Despite the contemporary conventions of today's digitally produced art music and intermedia, the McLean Mix often cuts against the grain, enthusiastically devoted to pursuing their own muse. This individual streak works to their advantage and their creative world has a distinct and unique signature. Many of the sonic textures they create are found from everyday (and sometimes invented) objects – a bowed bicycle wheel, pizza pans, music boxes or a "clariflute" for example. These explorations and their playful, improvisatory approach to uncovering sounds lend a physicality that imbues the music with humanness at a fundamental and visceral level. This tangible quality stands at the center of their work and helps focus the energy and musical direction.
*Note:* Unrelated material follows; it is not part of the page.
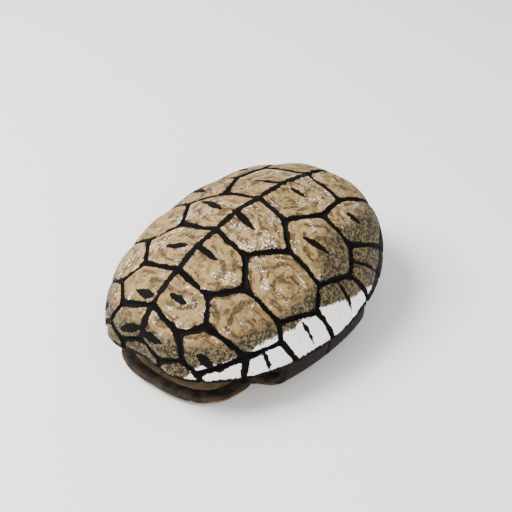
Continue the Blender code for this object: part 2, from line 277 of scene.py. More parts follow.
# %% Junctions and plates of the carapace
CARAPACE_JUNCTIONS = {
    "keel_front": (0, -86), "keel_1": (0, -60), "keel_2": (0, -38),
    "keel_3": (0, -13), "keel_4": (0, 13), "keel_rear": (0, 48),
    "corner_1": (24.5, -65), "corner_2": (23.5, -40), "corner_3": (21.5, -15.5), "corner_4": (19.5, 9.5),
    "side_1": (35, -78), "side_2": (34.5, -53), "side_3": (35, -28), "side_4": (36, -1.5),
    "side_5": (29, 25), "side_rear": (27, 42),
    "front": (20, -90), "low_1": (47.5, -80), "low_1_mid": (57, -68), "low_2": (64, -54),
    "low_2_mid": (69, -45.5), "low_3": (72.5, -36), "step_3": (62, -30),
    "low_3_mid": (68, -20.5), "low_4": (73.5, -11), "step_4": (61, -2),
    "low_4_mid": (65, 8), "low_5": (68, 17), "low_5_mid": (61.5, 22), "low_6": (53, 26),
}
RIM_ANGLES = (-79, -57, -41, -31, -20.5, -12, -3.5, 8, 19, 31, 43, 65, 90)
NUCHAL_HALF = ("rim_nose", "rim_0", "front", "keel_front")
VERTEBRAL_HALVES = (
    ("keel_front", "front", "side_1", "corner_1", "keel_1"),
    ("keel_1", "corner_1", "side_2", "corner_2", "keel_2"),
    ("keel_2", "corner_2", "side_3", "corner_3", "keel_3"),
    ("keel_3", "corner_3", "side_4", "corner_4", "keel_4"),
    ("keel_4", "corner_4", "side_5", "side_rear", "keel_rear"),
)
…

If there is a quibble, the DIY approach to the production of these DVDs sometimes feels at odds with the scope of the work itself. At the same time, this is certainly in keeping with the McLean's individualistic nature. It would be hard to imagine these DVDs presented in a slick high-definition package without losing their personality and charm. Some of the effects seem quaint at times, particularly on the video side of things, and the improvisatory nature of the pieces causes the occasional incoherence between image and sound. These moments are rare however, and when things converge they often do so in a powerful and beautiful manner.

The McLeans always keep the pieces moving along and the senses engaged. If you are new to the McLean Mix experience, this collection is a suitable and well-rounded introduction to their work. If you're a long time fan, these DVDs are definitely worth a look and merit consideration for any serious electroacoustic music collection.